• WHAT YOU WILL DO
Pull out the lines from the line containing "board = slab(board_inset, board_corner, board_bottom, board_top)" through the line containing "before = set(bpy.data.objects)", both lines included, and copy them exactly.
## Begin
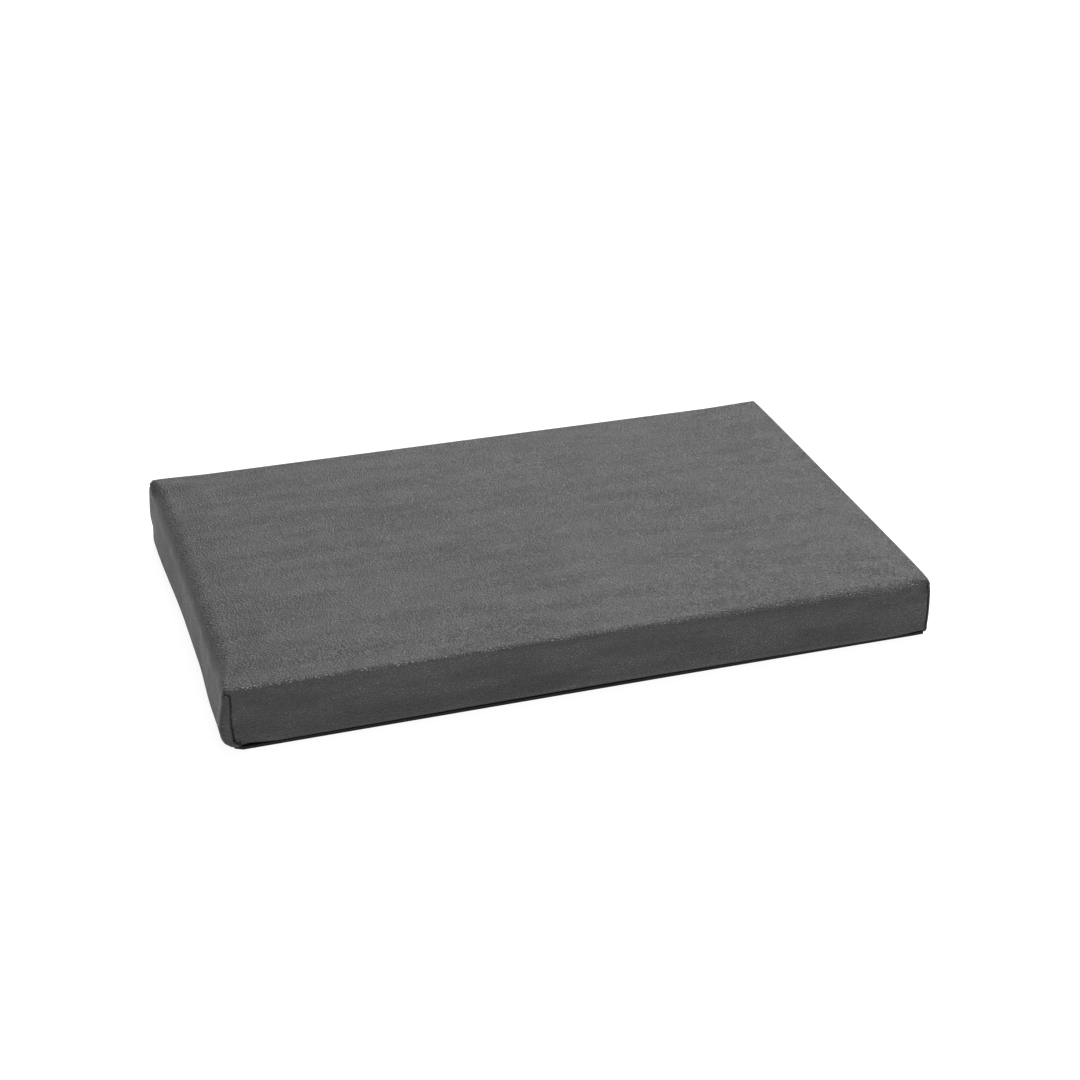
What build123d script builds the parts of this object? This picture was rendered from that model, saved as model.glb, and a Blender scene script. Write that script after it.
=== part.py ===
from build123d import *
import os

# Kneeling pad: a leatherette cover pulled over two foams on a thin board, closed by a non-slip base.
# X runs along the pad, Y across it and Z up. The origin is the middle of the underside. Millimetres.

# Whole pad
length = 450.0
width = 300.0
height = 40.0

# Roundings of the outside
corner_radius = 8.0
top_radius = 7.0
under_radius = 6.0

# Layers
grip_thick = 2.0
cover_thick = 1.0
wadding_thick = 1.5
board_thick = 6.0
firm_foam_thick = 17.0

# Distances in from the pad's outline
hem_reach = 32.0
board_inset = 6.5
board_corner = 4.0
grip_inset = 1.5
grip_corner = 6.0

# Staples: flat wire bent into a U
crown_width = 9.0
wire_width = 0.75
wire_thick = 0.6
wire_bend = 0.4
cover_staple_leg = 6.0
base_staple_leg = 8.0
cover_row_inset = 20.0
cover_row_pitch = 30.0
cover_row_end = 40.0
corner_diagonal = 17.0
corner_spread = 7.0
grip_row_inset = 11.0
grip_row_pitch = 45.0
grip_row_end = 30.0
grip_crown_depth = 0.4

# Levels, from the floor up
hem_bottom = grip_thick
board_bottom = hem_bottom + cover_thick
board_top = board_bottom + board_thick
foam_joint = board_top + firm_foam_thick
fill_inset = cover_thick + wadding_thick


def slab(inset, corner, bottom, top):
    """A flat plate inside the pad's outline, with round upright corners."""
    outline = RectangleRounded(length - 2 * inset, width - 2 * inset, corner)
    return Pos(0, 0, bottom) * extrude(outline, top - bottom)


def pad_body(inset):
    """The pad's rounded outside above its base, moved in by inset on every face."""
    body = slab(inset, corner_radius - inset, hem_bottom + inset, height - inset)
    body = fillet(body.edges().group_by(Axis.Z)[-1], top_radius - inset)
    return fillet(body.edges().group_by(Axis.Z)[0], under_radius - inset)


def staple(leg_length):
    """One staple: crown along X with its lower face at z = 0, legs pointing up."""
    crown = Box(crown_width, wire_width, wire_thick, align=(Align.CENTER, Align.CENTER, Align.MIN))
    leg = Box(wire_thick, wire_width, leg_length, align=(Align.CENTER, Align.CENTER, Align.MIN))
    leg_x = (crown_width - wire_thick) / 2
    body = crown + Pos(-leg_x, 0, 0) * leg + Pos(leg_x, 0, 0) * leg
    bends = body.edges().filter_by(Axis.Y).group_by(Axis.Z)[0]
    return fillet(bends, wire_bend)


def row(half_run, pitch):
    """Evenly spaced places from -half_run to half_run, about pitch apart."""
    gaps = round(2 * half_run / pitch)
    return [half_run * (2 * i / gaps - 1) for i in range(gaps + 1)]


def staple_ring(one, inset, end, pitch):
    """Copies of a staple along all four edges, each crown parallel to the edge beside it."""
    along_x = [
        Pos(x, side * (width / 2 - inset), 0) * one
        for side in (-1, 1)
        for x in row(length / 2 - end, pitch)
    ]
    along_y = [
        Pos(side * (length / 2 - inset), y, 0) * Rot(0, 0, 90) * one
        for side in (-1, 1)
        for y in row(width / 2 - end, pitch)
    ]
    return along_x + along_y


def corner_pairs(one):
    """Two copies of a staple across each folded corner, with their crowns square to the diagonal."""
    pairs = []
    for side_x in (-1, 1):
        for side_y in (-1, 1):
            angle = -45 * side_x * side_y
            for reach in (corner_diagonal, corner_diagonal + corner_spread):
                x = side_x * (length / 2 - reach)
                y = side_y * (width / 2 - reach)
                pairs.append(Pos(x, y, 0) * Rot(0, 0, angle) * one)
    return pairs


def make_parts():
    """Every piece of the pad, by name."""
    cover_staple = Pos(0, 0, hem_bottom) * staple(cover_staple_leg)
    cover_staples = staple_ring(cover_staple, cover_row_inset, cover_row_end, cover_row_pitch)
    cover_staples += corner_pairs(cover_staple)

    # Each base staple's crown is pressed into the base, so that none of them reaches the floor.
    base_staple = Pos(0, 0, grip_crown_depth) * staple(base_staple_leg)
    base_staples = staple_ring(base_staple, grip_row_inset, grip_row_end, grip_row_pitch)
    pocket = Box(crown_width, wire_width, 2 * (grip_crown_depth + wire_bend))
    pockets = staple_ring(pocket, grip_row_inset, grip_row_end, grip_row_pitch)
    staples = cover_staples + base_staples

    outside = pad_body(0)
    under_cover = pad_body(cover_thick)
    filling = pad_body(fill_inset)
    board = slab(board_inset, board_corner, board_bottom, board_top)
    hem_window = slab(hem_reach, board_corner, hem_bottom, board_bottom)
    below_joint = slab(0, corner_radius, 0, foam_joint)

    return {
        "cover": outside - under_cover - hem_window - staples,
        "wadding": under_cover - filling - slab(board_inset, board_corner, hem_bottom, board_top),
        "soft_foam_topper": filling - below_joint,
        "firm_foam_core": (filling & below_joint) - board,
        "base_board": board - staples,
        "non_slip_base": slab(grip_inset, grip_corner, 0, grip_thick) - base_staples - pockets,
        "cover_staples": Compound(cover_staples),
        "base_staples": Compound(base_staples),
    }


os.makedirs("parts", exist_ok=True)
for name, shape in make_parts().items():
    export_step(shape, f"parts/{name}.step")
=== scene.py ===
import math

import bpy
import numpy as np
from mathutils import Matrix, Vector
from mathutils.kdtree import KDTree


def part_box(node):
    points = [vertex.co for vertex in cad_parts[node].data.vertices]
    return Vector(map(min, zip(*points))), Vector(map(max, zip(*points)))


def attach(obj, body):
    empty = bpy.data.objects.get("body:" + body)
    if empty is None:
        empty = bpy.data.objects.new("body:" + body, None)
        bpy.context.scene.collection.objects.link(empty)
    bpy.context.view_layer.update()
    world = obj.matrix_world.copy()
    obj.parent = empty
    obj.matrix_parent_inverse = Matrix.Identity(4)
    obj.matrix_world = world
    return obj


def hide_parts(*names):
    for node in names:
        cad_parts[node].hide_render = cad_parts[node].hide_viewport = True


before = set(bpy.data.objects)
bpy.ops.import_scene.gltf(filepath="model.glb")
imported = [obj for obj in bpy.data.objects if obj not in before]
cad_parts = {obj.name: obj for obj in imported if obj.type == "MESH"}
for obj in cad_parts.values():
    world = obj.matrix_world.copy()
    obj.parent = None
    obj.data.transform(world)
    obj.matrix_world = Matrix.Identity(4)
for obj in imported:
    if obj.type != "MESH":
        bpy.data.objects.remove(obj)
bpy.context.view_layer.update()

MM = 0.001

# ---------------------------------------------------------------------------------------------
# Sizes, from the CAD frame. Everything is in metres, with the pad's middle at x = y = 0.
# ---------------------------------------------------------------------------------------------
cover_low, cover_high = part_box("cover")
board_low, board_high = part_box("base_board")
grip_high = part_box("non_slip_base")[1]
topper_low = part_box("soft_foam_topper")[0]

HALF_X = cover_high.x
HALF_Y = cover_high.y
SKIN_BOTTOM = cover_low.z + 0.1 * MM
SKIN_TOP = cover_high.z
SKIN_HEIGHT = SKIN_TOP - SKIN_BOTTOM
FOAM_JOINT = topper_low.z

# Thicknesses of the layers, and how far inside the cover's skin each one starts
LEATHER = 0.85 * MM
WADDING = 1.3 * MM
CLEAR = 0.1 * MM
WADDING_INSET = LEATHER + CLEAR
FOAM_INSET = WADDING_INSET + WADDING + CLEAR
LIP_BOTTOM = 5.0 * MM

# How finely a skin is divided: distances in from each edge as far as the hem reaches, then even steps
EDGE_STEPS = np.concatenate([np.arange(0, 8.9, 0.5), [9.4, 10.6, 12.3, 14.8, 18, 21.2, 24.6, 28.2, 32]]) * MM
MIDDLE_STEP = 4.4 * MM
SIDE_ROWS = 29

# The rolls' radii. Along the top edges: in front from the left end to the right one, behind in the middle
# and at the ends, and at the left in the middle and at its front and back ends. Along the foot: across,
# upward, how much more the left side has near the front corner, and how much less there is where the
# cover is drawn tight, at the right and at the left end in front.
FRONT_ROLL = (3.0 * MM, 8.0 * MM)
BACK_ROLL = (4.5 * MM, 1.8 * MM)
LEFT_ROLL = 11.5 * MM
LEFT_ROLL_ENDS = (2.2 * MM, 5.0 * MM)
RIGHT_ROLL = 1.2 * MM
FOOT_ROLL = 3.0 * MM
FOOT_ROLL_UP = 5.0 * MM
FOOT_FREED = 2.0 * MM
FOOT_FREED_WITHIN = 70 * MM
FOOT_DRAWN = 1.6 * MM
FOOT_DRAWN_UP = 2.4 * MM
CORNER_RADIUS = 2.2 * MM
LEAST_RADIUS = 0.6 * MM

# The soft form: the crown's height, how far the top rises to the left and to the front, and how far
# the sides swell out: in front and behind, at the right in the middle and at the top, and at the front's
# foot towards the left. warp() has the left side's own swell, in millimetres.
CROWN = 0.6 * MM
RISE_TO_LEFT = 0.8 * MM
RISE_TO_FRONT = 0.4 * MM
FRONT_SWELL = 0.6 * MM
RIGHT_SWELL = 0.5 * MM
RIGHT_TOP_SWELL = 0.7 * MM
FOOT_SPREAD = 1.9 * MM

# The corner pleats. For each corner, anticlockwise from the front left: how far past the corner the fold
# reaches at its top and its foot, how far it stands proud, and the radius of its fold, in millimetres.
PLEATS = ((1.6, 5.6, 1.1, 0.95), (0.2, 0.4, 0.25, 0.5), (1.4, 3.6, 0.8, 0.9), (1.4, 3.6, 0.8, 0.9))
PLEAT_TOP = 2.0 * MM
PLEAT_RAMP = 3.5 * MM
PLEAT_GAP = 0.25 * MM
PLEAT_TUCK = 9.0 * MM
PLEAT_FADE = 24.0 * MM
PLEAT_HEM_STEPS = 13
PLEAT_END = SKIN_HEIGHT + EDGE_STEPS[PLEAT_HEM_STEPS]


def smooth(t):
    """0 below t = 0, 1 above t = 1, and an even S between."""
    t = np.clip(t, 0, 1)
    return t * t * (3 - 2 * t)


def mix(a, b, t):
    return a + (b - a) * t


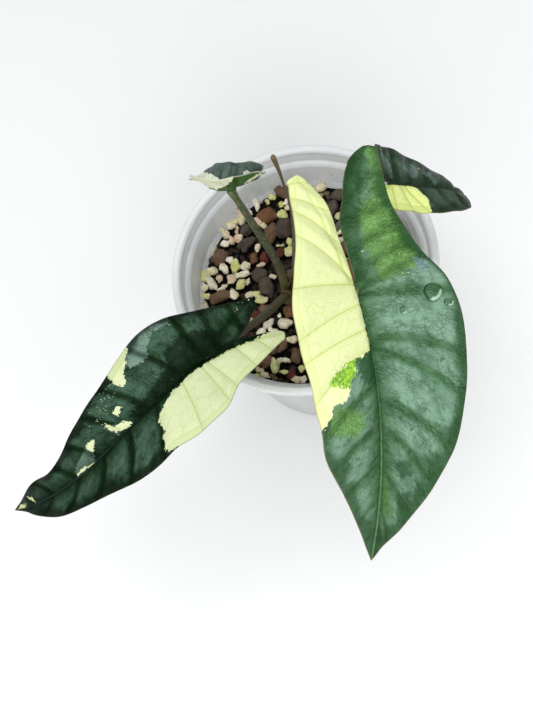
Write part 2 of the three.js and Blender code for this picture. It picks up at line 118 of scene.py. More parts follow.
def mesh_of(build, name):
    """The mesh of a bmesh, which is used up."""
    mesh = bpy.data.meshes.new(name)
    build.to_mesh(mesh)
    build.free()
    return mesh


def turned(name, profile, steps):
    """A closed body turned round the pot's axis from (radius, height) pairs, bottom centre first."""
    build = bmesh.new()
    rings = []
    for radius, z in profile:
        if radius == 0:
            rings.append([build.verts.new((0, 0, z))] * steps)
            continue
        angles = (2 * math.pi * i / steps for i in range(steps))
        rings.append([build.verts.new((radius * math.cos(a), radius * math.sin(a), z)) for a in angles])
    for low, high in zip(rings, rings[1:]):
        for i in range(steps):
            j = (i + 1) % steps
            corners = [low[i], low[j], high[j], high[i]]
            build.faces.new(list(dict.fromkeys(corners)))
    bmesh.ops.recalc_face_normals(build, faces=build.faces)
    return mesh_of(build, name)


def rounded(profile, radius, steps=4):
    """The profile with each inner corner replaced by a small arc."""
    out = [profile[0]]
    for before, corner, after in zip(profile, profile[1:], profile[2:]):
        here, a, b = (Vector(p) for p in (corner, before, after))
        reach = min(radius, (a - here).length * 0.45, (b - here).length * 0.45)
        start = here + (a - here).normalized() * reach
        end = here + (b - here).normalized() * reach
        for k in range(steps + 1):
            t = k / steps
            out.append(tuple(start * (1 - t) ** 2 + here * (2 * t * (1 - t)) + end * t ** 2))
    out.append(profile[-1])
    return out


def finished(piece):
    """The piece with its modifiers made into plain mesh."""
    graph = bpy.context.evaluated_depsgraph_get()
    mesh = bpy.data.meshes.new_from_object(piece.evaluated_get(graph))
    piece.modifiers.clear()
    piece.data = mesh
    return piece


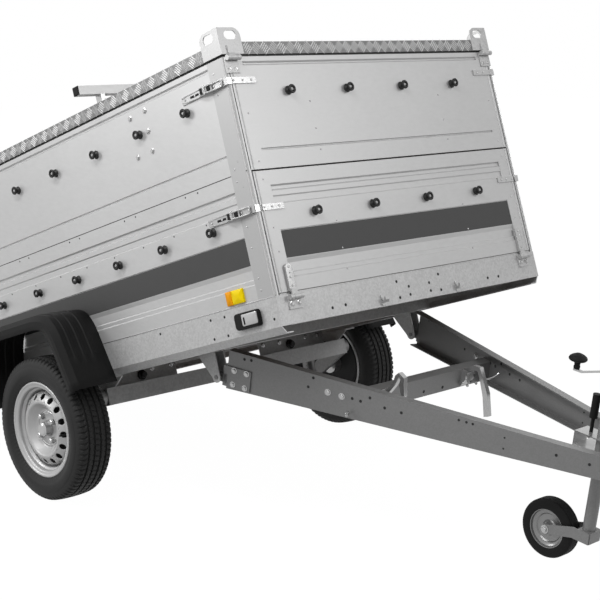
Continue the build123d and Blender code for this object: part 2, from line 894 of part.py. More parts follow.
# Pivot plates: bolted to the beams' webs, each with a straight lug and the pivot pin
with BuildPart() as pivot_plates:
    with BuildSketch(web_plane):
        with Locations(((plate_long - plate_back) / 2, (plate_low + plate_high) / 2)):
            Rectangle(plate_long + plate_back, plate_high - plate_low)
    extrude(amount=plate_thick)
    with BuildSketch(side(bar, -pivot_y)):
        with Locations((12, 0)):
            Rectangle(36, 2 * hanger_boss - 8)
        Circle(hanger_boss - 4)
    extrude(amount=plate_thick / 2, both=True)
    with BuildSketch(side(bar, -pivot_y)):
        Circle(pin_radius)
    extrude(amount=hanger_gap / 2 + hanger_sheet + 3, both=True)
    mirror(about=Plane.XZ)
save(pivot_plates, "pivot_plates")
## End
• RESULT
    board = slab(board_inset, board_corner, board_bottom, board_top)
    hem_window = slab(hem_reach, board_corner, hem_bottom, board_bottom)
    below_joint = slab(0, corner_radius, 0, foam_joint)

    return {
        "cover": outside - under_cover - hem_window - staples,
        "wadding": under_cover - filling - slab(board_inset, board_corner, hem_bottom, board_top),
        "soft_foam_topper": filling - below_joint,
        "firm_foam_core": (filling & below_joint) - board,
        "base_board": board - staples,
        "non_slip_base": slab(grip_inset, grip_corner, 0, grip_thick) - base_staples - pockets,
        "cover_staples": Compound(cover_staples),
        "base_staples": Compound(base_staples),
    }


os.makedirs("parts", exist_ok=True)
for name, shape in make_parts().items():
    export_step(shape, f"parts/{name}.step")
=== scene.py ===
import math

import bpy
import numpy as np
from mathutils import Matrix, Vector
from mathutils.kdtree import KDTree


def part_box(node):
    points = [vertex.co for vertex in cad_parts[node].data.vertices]
    return Vector(map(min, zip(*points))), Vector(map(max, zip(*points)))


def attach(obj, body):
    empty = bpy.data.objects.get("body:" + body)
    if empty is None:
        empty = bpy.data.objects.new("body:" + body, None)
        bpy.context.scene.collection.objects.link(empty)
    bpy.context.view_layer.update()
    world = obj.matrix_world.copy()
    obj.parent = empty
    obj.matrix_parent_inverse = Matrix.Identity(4)
    obj.matrix_world = world
    return obj


def hide_parts(*names):
    for node in names:
        cad_parts[node].hide_render = cad_parts[node].hide_viewport = True


before = set(bpy.data.objects)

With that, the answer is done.